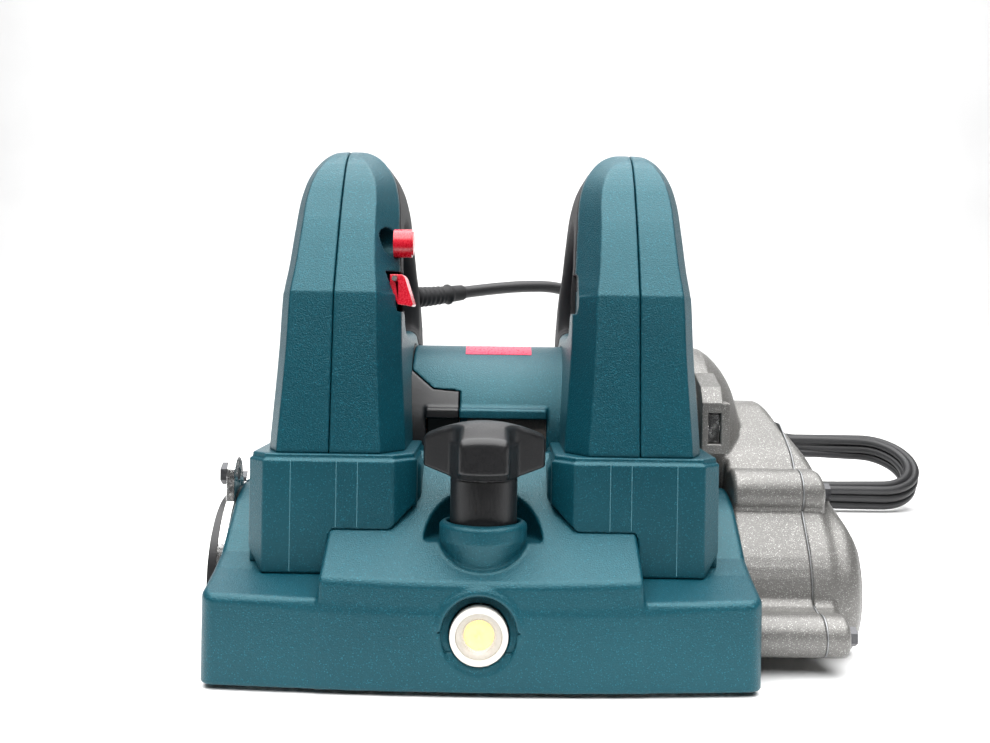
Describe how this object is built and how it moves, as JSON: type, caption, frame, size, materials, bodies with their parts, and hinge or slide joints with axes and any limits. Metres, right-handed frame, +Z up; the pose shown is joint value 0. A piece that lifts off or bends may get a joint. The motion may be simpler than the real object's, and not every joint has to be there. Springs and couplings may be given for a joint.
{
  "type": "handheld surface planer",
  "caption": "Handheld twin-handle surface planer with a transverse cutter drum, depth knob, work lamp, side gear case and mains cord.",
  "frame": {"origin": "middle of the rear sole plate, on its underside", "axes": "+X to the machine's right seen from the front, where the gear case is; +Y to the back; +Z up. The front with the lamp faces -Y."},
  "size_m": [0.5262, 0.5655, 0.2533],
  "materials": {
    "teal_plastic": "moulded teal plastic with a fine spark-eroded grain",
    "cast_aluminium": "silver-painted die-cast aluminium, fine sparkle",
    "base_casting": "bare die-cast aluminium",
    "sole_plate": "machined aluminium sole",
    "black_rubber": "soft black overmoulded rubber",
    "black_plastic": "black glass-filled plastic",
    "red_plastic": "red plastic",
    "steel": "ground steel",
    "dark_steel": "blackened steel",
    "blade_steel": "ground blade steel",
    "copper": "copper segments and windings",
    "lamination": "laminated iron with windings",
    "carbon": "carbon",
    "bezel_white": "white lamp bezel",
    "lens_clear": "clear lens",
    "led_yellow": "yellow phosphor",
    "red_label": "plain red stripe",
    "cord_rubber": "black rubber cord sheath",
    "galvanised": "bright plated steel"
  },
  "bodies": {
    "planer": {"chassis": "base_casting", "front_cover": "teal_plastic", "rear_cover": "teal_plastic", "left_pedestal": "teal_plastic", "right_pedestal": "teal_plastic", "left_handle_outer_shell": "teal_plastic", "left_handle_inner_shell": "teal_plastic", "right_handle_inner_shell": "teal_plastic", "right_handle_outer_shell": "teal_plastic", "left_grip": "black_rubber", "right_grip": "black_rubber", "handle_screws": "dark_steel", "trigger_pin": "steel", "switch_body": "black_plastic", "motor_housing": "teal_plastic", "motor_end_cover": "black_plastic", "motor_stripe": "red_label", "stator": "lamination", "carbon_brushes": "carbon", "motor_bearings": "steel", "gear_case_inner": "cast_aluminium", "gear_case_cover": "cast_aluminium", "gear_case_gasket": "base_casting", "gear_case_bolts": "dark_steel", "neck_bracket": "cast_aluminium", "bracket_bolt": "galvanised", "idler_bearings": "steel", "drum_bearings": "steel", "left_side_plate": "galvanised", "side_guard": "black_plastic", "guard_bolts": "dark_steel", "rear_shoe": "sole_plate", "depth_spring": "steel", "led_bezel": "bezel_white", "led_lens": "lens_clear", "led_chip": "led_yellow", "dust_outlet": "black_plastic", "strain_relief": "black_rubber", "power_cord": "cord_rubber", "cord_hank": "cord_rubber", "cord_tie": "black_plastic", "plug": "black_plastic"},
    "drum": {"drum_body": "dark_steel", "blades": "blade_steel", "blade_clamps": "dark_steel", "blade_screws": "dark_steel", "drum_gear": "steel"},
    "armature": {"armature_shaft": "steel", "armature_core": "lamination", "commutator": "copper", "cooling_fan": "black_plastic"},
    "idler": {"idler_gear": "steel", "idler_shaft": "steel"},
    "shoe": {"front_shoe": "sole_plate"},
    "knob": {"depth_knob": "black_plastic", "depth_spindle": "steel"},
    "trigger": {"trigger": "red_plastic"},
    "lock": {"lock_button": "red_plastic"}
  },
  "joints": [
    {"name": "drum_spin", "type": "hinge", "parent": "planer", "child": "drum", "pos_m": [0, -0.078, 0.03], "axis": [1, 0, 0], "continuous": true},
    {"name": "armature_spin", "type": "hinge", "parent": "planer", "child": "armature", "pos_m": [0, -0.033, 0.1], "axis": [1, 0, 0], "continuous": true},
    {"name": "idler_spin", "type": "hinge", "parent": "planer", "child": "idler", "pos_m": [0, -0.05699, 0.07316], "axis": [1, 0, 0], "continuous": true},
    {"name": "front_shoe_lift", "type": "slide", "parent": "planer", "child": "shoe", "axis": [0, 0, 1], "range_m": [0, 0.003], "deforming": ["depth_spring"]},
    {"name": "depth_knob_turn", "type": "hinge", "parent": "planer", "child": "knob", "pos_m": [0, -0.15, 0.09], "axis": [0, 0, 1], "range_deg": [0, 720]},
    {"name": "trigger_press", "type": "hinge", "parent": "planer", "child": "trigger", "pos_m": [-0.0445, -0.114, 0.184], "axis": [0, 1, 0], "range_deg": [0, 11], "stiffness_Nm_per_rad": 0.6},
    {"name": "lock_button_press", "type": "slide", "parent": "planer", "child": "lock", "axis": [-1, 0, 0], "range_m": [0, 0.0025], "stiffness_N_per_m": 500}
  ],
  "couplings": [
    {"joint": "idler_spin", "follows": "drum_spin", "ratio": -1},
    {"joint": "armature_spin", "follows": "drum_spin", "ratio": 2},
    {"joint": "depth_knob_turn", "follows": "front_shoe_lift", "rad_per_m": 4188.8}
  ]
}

###

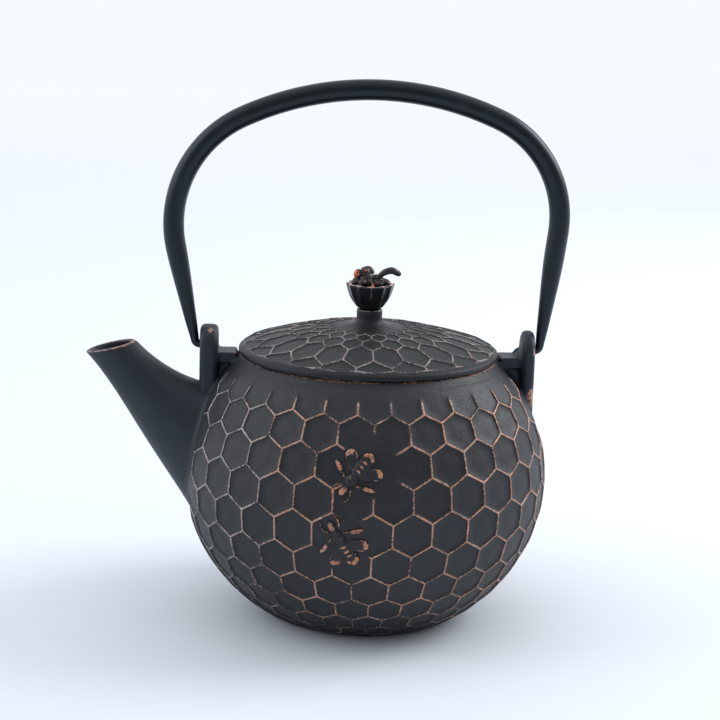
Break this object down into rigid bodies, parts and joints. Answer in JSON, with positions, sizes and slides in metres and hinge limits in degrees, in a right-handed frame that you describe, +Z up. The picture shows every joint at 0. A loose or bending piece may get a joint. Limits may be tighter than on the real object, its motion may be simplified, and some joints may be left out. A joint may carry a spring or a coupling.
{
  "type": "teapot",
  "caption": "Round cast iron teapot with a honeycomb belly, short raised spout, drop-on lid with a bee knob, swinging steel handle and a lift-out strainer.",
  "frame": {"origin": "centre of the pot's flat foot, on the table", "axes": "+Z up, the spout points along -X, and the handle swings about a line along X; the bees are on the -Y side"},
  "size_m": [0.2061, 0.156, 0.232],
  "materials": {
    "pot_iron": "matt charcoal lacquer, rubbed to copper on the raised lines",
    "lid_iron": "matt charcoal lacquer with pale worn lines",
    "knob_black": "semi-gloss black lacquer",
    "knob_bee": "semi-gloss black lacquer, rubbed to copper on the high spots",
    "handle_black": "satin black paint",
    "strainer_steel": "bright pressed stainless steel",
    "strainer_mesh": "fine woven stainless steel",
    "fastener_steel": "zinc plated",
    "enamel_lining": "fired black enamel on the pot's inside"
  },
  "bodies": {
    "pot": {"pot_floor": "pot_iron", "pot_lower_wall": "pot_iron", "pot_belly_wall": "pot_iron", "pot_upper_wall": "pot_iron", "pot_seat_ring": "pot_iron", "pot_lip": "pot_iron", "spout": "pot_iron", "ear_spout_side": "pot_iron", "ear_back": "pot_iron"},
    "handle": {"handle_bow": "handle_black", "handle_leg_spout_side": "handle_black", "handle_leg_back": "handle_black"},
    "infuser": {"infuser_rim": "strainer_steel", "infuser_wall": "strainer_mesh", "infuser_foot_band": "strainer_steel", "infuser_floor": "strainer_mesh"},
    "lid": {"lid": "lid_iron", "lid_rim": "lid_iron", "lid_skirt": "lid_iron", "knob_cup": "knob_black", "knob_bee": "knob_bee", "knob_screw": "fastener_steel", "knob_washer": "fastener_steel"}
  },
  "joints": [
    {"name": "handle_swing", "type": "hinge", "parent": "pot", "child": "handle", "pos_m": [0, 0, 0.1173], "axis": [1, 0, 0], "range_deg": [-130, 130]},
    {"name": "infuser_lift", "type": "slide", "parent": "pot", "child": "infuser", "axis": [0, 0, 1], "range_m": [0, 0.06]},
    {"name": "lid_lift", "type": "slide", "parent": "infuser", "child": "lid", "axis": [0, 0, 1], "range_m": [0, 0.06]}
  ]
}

###

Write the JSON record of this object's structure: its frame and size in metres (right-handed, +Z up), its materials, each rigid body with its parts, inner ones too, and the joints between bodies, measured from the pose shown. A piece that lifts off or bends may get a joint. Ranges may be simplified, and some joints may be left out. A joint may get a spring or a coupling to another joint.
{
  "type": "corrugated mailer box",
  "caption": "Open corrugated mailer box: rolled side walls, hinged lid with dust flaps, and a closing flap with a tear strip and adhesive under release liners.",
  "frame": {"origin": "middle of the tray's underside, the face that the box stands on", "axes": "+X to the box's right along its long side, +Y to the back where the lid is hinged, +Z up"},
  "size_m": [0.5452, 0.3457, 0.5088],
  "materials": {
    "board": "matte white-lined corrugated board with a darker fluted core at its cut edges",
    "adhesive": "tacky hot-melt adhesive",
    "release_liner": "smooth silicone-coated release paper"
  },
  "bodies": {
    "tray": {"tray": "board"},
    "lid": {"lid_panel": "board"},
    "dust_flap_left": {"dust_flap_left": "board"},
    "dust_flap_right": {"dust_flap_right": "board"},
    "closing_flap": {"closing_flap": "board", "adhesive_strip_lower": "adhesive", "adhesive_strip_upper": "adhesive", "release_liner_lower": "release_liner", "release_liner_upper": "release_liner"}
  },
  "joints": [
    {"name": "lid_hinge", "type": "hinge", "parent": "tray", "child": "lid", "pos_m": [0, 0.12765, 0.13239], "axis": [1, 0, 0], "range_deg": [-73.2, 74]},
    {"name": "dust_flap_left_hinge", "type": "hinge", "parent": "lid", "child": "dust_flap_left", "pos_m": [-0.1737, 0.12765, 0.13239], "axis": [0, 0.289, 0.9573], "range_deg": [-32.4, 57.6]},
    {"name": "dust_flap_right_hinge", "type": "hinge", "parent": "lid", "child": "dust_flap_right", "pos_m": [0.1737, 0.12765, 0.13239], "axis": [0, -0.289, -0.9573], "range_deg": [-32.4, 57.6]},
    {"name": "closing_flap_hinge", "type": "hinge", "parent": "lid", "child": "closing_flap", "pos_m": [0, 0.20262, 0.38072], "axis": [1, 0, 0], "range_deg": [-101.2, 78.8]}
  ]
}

###

# Brief
Search the entries for the word "JSON" and pick out every line that holds it.

# Output for this task
Describe how this object is built and how it moves, as JSON: type, caption, frame, size, materials, bodies with their parts, and hinge or slide joints with axes and any limits. Metres, right-handed frame, +Z up; the pose shown is joint value 0. A piece that lifts off or bends may get a joint. The motion may be simpler than the real object's, and not every joint has to be there. Springs and couplings may be given for a joint.
Break this object down into rigid bodies, parts and joints. Answer in JSON, with positions, sizes and slides in metres and hinge limits in degrees, in a right-handed frame that you describe, +Z up. The picture shows every joint at 0. A loose or bending piece may get a joint. Limits may be tighter than on the real object, its motion may be simplified, and some joints may be left out. A joint may carry a spring or a coupling.
Write the JSON record of this object's structure: its frame and size in metres (right-handed, +Z up), its materials, each rigid body with its parts, inner ones too, and the joints between bodies, measured from the pose shown. A piece that lifts off or bends may get a joint. Ranges may be simplified, and some joints may be left out. A joint may get a spring or a coupling to another joint.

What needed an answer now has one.